First, you sprout some organic, whole grain rye for about 3 days, until the sprout is poking out of the seed about 1 cm or ½ inch. To sprout the seeds, you soak the rye in water overnight and then rinse twice a day until the sprout reaches the desired length. Wash and rinse off any icky looking sliminess that might appear. Your rye sprouts are not rotten if this happens.

 

On the day you bake the bread, or day before, wash the sprouts really well, taste some, then either chop them fine on a cutting board by hand, or whip them in a blender or food processor together with your sourdough starter. (You can read about how to make sourdough starter here.)

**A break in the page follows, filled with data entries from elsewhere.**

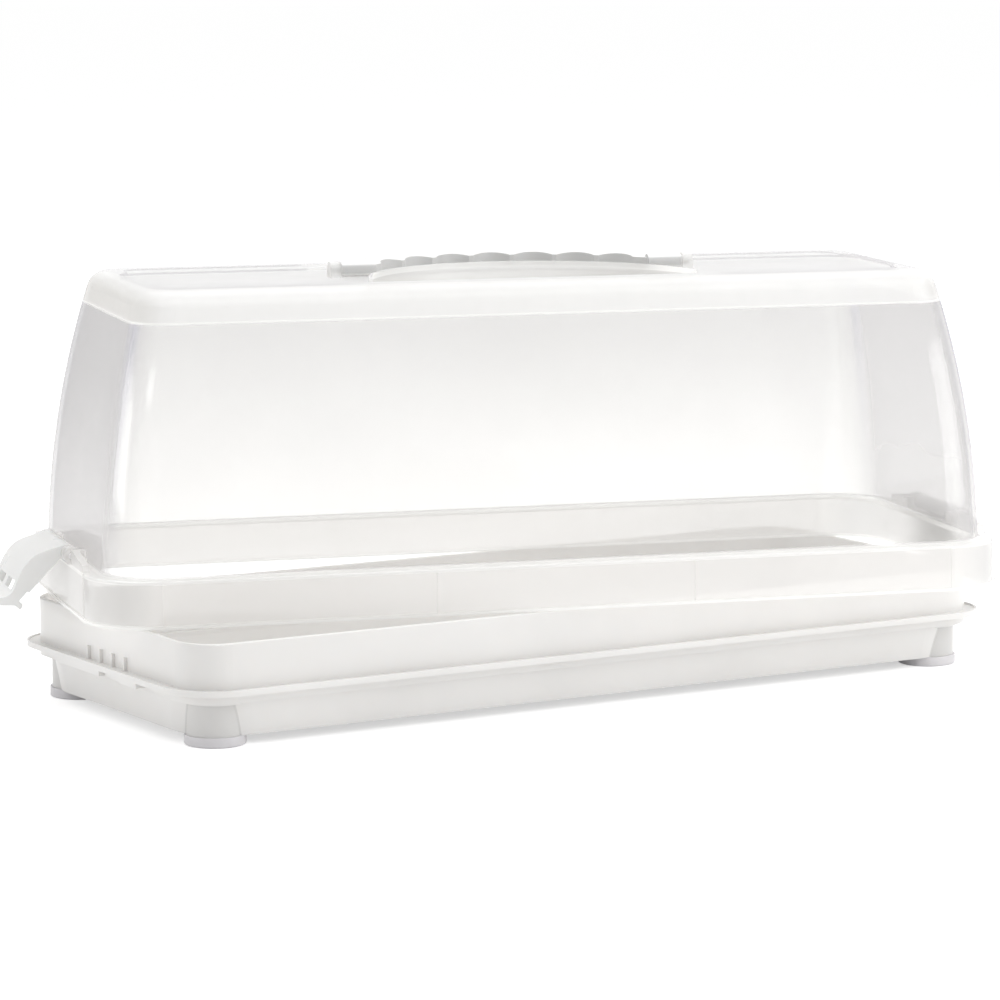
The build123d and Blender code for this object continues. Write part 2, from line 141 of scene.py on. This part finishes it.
# ---------------------------------------------------------------- material building blocks
class Tree:
    """A material's node tree with short ways to add and join nodes."""

    def __init__(self, name):
        self.mat = bpy.data.materials.new(name)
        self.mat.use_nodes = True
        self.nodes = self.mat.node_tree.nodes
        self.links = self.mat.node_tree.links
        self.nodes.clear()
        self.out = self.nodes.new("ShaderNodeOutputMaterial")
        self.coords = self.nodes.new("ShaderNodeTexCoord").outputs["Object"]

    def put(self, socket, value):
        """Give a socket a link or a fixed value."""
        if isinstance(value, bpy.types.NodeSocket):
            self.links.new(value, socket)
        else:
            socket.default_value = value

    def math(self, operation, first, second=0.0, clamp=False):
        node = self.nodes.new("ShaderNodeMath")
        node.operation = operation
        node.use_clamp = clamp
        self.put(node.inputs[0], first)
        self.put(node.inputs[1], second)
        return node.outputs[0]

    def most(self, first, *others):
        """The highest of several numbers."""
        for other in others:
            first = self.math("MAXIMUM", first, other)
        return first

    def noise(self, scale, detail, roughness=0.5, stretch=(1, 1, 1)):
        """Noise in object space from 0 to 1."""
        mapping = self.nodes.new("ShaderNodeMapping")
        mapping.inputs["Scale"].default_value = stretch
        self.links.new(self.coords, mapping.inputs["Vector"])
        node = self.nodes.new("ShaderNodeTexNoise")
        node.inputs["Scale"].default_value = scale
        node.inputs["Detail"].default_value = detail
        node.inputs["Roughness"].default_value = roughness
        self.links.new(mapping.outputs[0], node.inputs["Vector"])
        return node.outputs["Fac"]

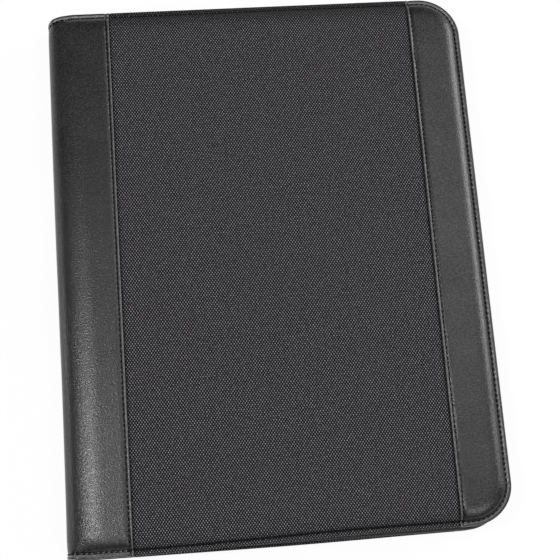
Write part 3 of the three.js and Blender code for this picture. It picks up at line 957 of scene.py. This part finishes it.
def swept_skin(name, runs, face, seams, plump, material):
    """A stretch of skin with the same section all along it, closed at both ends.

    runs are the places of its sections along the outer face. seams holds (run, side) of each seam, with
    side 1 where the skin is leather with a folded edge there, and -1 where it is fabric that goes under one.
    """
    flat = [HALF_HEIGHT - y for y in spaced(0, HALF_HEIGHT - SHOULDER_END - FLAT_MARGIN, FLAT_STEPS)]
    outer = [(inset, face) for inset in flat] + outer_stations(face)
    inner = inner_stations() + [(inset, LEATHER_INSIDE) for inset in flat[::-1]]
    half = [(*station, True) for station in outer] + [(*station, False) for station in inner]
    lengths = line_lengths([(inset, under[0]) for inset, under, _ in half])
    lower = [(-1, *station, length) for station, length in zip(half, lengths)]
    upper = [(1, *station, length) for station, length in zip(half, lengths)]
    loop = lower[:-1] + upper[:0:-1]
    skin = Skin()
    for run in runs:
        nearest, seam_side = min((abs(run - seam), way) for seam, way in seams)
        relief = seam_relief(nearest) if seam_side > 0 else FABRIC_TUCK * nearness(nearest, 0, TUCK_WIDTH)
        for end, inset, under, outside, length in loop:
            y = end * (HALF_HEIGHT - inset)
            depth = depth_at(under, run)
            if outside and under != LINING_FACE:
                depth += relief - bulge(run, y, inset, plump)
            place = drawn_in(run, y, depth)
            skin.add(place, (run, end * length), inset, run, outside, seam_side * nearest)
    count = len(loop)
    last = (len(runs) - 1) * count
    faces = ring_faces(len(runs), count)
    faces.append(tuple(range(count)))
    faces.append(tuple(range(last + count - 1, last - 1, -1)))
    return skin.build(name, faces, material)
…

It is best to add a little flour at this point and let it ferment for about a day.

 

The next day, you add an equal amount of flour, a teaspoon of yeast, sprinkle on up to a teaspoon each of salt and oil and knead the dough. Then you let it rise in a warm place a few hours, or overnight. This is not exactly a quick recipie. I let mine rise by the woodstove.

 

You may have to add flour again and knead it to a texture that you can shape into a loaf. The sourdough eats away at the flour a bit, it gets bubbly and sticky. We need it to be bread dough, not batter.

 

Shape it into a loaf, in a parchment lined loaf pan and slash the top in a diagnol pattern. Or slash your initals in it if you want. Then let it rise yet again in the loaf pan for up to 1 hour. Brush the top with a mixture of cooking oil and warm water. This helps make a beautiful crispy crust.

Pre heat the oven to 400o F Bake the bread at 400 degrees for 15 minutes, then turn the oven down to 350 and bake for half an hour before you look in to see if its done.

 

Then you test for done ness by poking it with a skewer or toothpick to see if it is doughy inside, or poke a meat thermometer inside and see if it is 180 degrees. Or tap on the loaf to hear a hollow sound. This method is not my favorite, because sometimes the crust is done and the inside is still doughy. The thermometer method is the most reliable. Its great hot out of the oven with butter. Its even better with sharp chedder cheese.

 

Or you could make rubans with it.

To make rubens, you slice the bread, and spread hot mustard on it. Layer on corned beef and saurkraut. (To make home made saurkraut, see recipie here) Top with Swiss cheese and broil in the oven until the cheese is bubbling. Serve with a dill pickle and glass of beer.